Andrea – Nós usamos uma das primeiras máquinas digitais de Lajeado. Sempre apostamos em tecnologia. As pessoas adoravam porque a gente fotografava e na hora já estava na tela do computador. Isso foi uma inovação na época. Também fomos uma das poucas empresas que usavam decoração nos carros. Colocamos emblemas com flores o que chamou a atenção do consumidor. Tirou um pouco a conotação de que a empresa sempre tem que ser super séria. Ela pode ser séria, mas pode ter um pouco de criatividade e design atrelado ao nome. Fomos traçando um caminho bastante árduo, mas sempre com muita dedicação e paixão. É muito motivador quando tu não vê o produto somente, e sim o resultado que ele gera. Em 2012, vendíamos muito, mas o lucro não acompanhava as vendas e decidi olhar para mim mesmo como gestora.

Sede copiar

Como foi esse processo?

Andrea – É algo importantíssimo para o negócio quando o diretor de uma empresa olha para si e vê onde ele pode melhorar, quais são seus pontos fortes e fracos. Eu detectei coisas importantes nessa análise e percebi que teria que sair do operacional. E teria que gerir melhor as pessoas para que pudesse sair do operacional e assim ter uma visão mais global do negócio. Também tinha todos os números na mão, mas não sabia fazer a gestão deles. Percebi que precisava dois profissionais para me ajudar, e ambos estão comigo até hoje. O Tiago Iori é o nosso economista que gerencia os meus números. Foi incrível porque a partir disso a gente conseguiu abrir um novo universo de melhorias financeiras na empresa. Contratamos também a Denise, que é formada em Administração e Psicologia. Ela ajudou a me reconhecer como diretora e organizar a equipe para que realmente eu conseguisse sair do operacional. Se o gestor fica no operacional, não consegue crescer. Isso é um desafio.

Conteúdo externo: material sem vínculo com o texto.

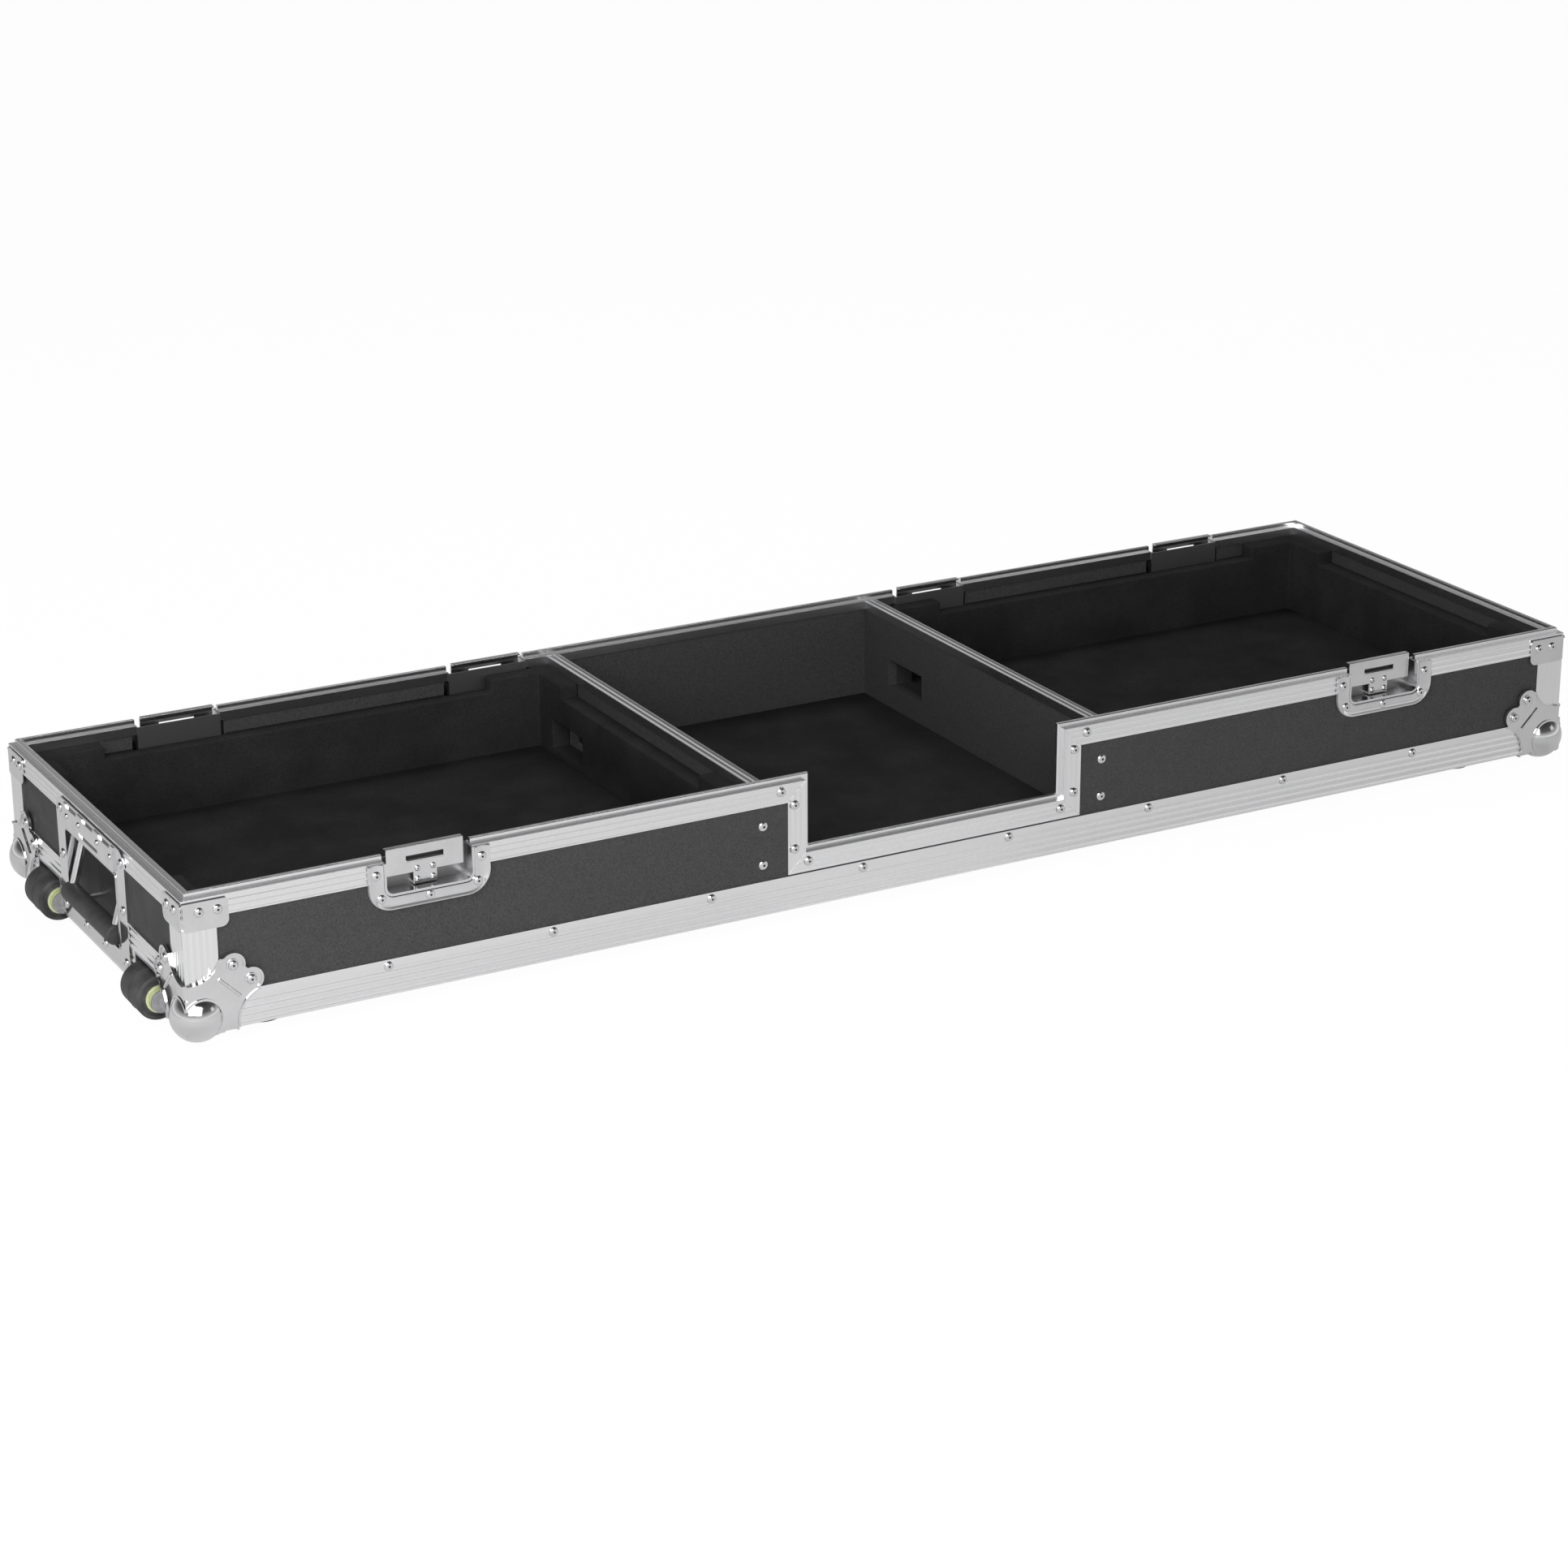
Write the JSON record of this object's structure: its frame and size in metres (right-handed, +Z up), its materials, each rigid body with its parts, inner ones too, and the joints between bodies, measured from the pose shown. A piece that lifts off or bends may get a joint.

Abandonar o operacional costuma ser complicado para os empresários. Por quê?

Andrea – Esse sofrimento é por cuidar daquela empresa com carinho, amor e dedicação. É esse sentimento que segue até você perceber que o filho começa a ficar feliz de ser cuidado por outra pessoa. O cliente hoje me diz amar o atendimento, mas ainda temos medo de perder o cliente. No início até acontece, porque os funcionários também passam por uma fase de confiança, de acreditar que é possível desempenhar o papel. Hoje eu consigo ver a empresa como um todo e saber o norte que devemos seguir. É difícil, mas o empresário precisa de ajuda, pois sozinho não consegue. Precisa alguém que estudou isso para embasar teoricamente essa mudança.

Como sobreviver diante das constantes mudanças no comportamento do consumidor?

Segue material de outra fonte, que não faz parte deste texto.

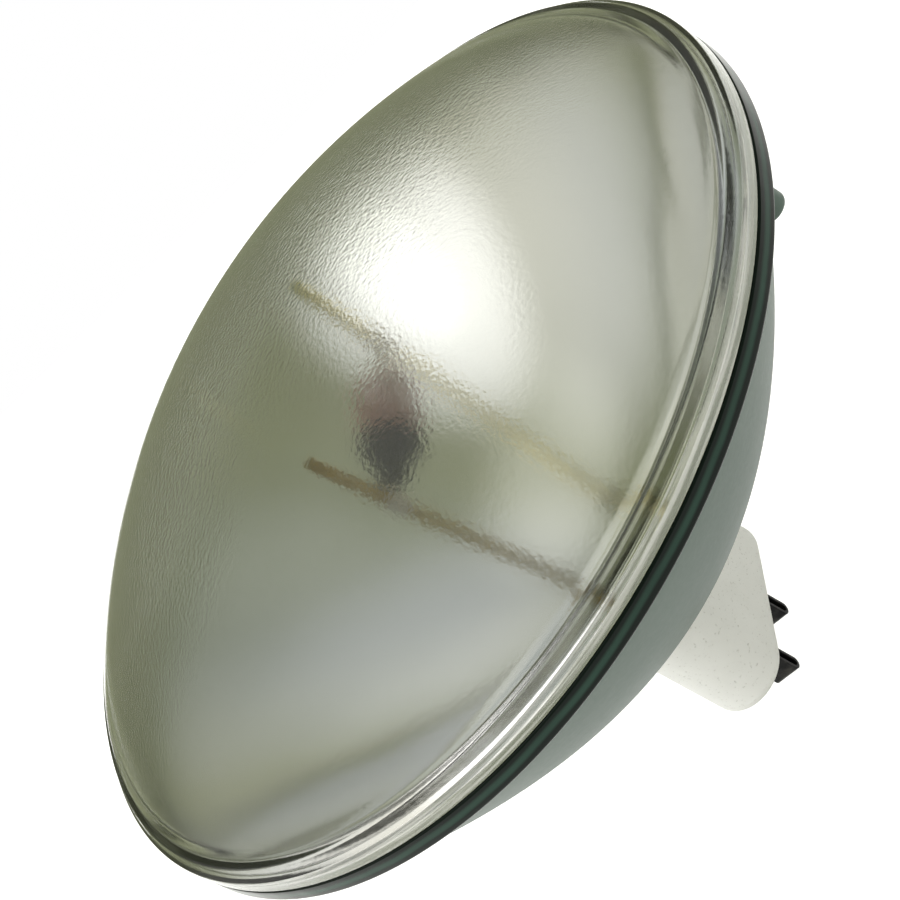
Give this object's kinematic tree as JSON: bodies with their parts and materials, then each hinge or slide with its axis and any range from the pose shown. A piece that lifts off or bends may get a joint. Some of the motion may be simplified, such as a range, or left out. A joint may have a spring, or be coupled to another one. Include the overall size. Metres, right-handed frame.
{
  "type": "sealed beam spotlight lamp",
  "caption": "Sealed glass reflector lamp with a domed stippled lens, an inner halogen capsule on two rods and a long ceramic two-prong base.",
  "frame": {"origin": "centre of the rear seating plane of the glass rim, on the optical axis", "axes": "+Z along the optical axis towards the lens, +X from one contact prong to the other, +Y across the slot-shaped base"},
  "size_m": [0.2032, 0.2032, 0.1509],
  "materials": {
    "lens_glass": "clear borosilicate glass with a fine stippled skin",
    "bowl_glass": "pressed glass, grey-green from behind because of the mirror film inside",
    "ceramic": "fired off-white ceramic, matt",
    "cement": "dry lamp cement",
    "prong_metal": "darkened plated brass strip",
    "ferrule_metal": "drawn nickel-iron cup",
    "rod_metal": "plated round rod, brass yellow",
    "clip_metal": "heat-tinted nickel strap",
    "quartz": "fused quartz",
    "foil_metal": "thin molybdenum foil",
    "lead_metal": "grey drawn wire",
    "tungsten": "tungsten wire",
    "copper_wire": "bare copper wire"
  },
  "bodies": {
    "root": {"front_lens": "lens_glass", "reflector_bowl": "bowl_glass", "ferrule_left": "ferrule_metal", "ferrule_right": "ferrule_metal", "support_rod_left": "rod_metal", "support_rod_right": "rod_metal", "rod_clip_left": "clip_metal", "rod_clip_right": "clip_metal", "inner_lead_left": "tungsten", "inner_lead_right": "tungsten", "seal_foil_left": "foil_metal", "seal_foil_right": "foil_metal", "outer_lead_left": "lead_metal", "outer_lead_right": "lead_metal", "filament_coil": "tungsten", "capsule_envelope": "quartz", "base_shell": "ceramic", "base_cement": "cement", "contact_prong_left": "prong_metal", "contact_prong_right": "prong_metal", "inner_wire_left": "copper_wire", "inner_wire_right": "copper_wire"}
  },
  "joints": []
}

Andrea – Nós estamos junto com o consumidor. Nossas reuniões são diárias, analisando pesquisas. Contratamos empresas muito sérias para fazer as pesquisas de mercado, e olhamos o tempo todo para não ter surpresas e entender o que esse consumidor está pensando. Fiz um curso de branding e o nosso professor dizia: nós pensamos e falamos, mas fazemos o que sentimos. A pessoa pode falar uma coisa, mas quando vai fazer ou sente uma necessidade, ela muda o comportamento. Então estamos o tempo inteiro cuidando do que a pessoa sente e qual é o comportamento dela. Sempre que alguma coisa acontece, a gente busca entender para poder melhorar. Para estar no mercado de hoje, tem que ter a constância de planejamento o tempo inteiro. Não tem problema nenhum se entendermos que algo definido no mês passado precisa ser alterado. Nós mudamos o tempo inteiro conforme o comportamento do cliente.

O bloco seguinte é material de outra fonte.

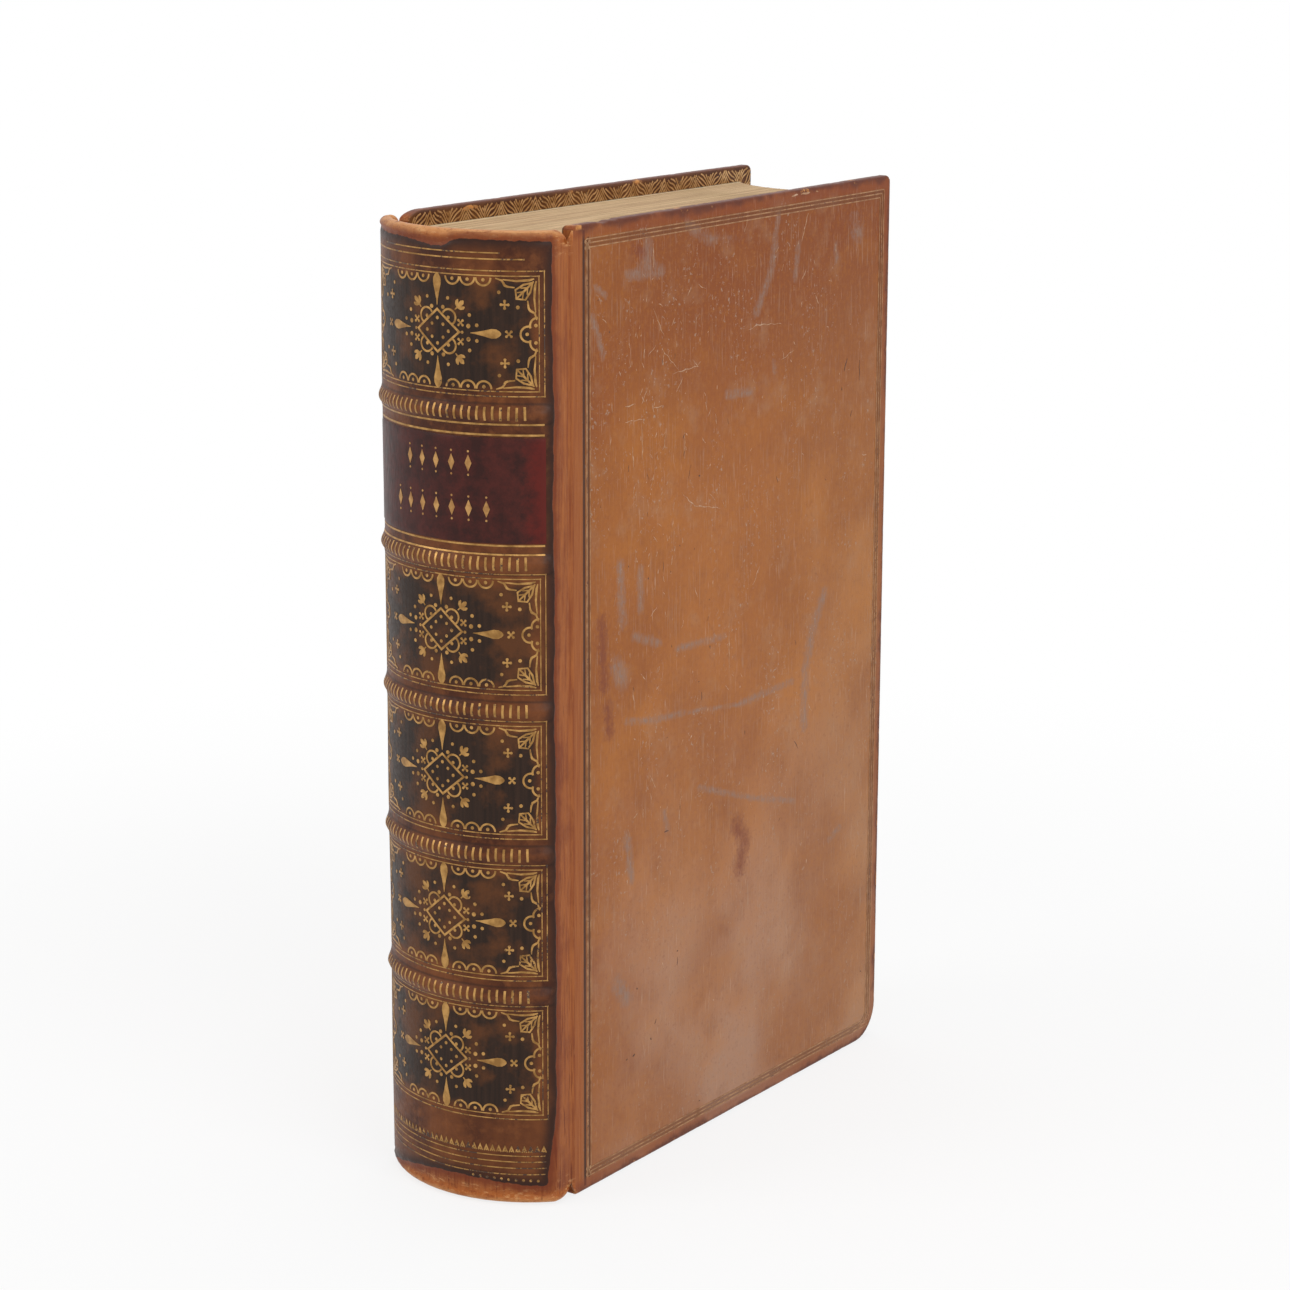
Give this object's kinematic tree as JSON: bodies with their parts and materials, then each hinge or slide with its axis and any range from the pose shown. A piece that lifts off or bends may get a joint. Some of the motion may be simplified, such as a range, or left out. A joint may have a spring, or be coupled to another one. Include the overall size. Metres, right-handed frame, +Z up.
{
  "type": "antique leather book",
  "caption": "Thick upright book in tan calf with a rounded spine, raised bands, gilt tooled panels, a red label and two covers that open on leather joints.",
  "frame": {"origin": "under the middle of the book's box, on the surface that it stands on", "axes": "+Z up from tail to head, +X across the thickness towards the front cover, +Y from the spine to the fore-edge"},
  "size_m": [0.0551, 0.1704, 0.25],
  "materials": {
    "leaves": "aged paper, trimmed edges",
    "marbled_paper": "marbled endpaper",
    "lining_paper": "lining paper and glue",
    "endband_silk": "worked silk",
    "cord": "hemp cord",
    "spine_calf": "polished calf, worn",
    "label_leather": "red skiver label",
    "gold_tooling": "gold leaf, worn",
    "millboard": "millboard",
    "cover_calf": "tan calf, polished and scuffed"
  },
  "bodies": {
    "book_block": {"text_block": "leaves", "front_flyleaf": "marbled_paper", "back_flyleaf": "marbled_paper", "spine_lining": "lining_paper", "head_endband": "endband_silk", "tail_endband": "endband_silk", "raised_band_1": "cord", "raised_band_2": "cord", "raised_band_3": "cord", "raised_band_4": "cord", "raised_band_5": "cord", "spine_leather": "spine_calf", "title_label": "label_leather", "label_tooling": "gold_tooling", "panel_tooling_1": "gold_tooling", "panel_tooling_3": "gold_tooling", "panel_tooling_4": "gold_tooling", "panel_tooling_5": "gold_tooling", "panel_tooling_6": "gold_tooling", "band_tooling": "gold_tooling", "spine_fillets": "gold_tooling", "tail_border": "gold_tooling"},
    "front_cover": {"front_board": "millboard", "front_leather": "cover_calf", "front_pastedown": "marbled_paper", "front_fillets": "gold_tooling", "front_turn_in_roll": "gold_tooling"},
    "back_cover": {"back_board": "millboard", "back_leather": "cover_calf", "back_pastedown": "marbled_paper", "back_fillets": "gold_tooling", "back_turn_in_roll": "gold_tooling"}
  },
  "joints": [
    {"name": "front_joint", "type": "hinge", "parent": "book_block", "child": "front_cover", "pos_m": [0.0275, -0.0653, 0.125], "axis": [0, 0, -1], "range_deg": [0, 175]},
    {"name": "back_joint", "type": "hinge", "parent": "book_block", "child": "back_cover", "pos_m": [-0.0275, -0.0653, 0.125], "axis": [0, 0, 1], "range_deg": [0, 175]}
  ]
}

Qual seu conselho para os jovens que pretendem se tornar empreendedores?

Andrea – Planejamento. Não fazer as coisas de qualquer jeito porque o insucesso pode vir muito rápido. Outra coisa importante é não ser mais um. Hoje eu percebo que no mercado, principalmente do Brasil, as empresas estão se equiparando cada vez mais. Não adianta abrir uma empresa porque outra pessoa fez. Tem que criar um diferencial. Qual é o diferencial que poderia fazer o cliente aqui, nesse momento, escolher você. Outra coisa talvez seria tirar o foco do produto. O produto tem que ser excelente, claro. Não adianta empreender com produto ruim. Mas é preciso pensar no sentimento que aquele cliente terá ao adquirir o produto. E ser resiliente. A resiliência é importante para que, se algo der errado, eu possa olhar para ver o que pode dar certo. Resiliência com inteligência, porque não adianta insistir em algo que dá errado. É pensar estrategicamente e ver o que pode dar certo.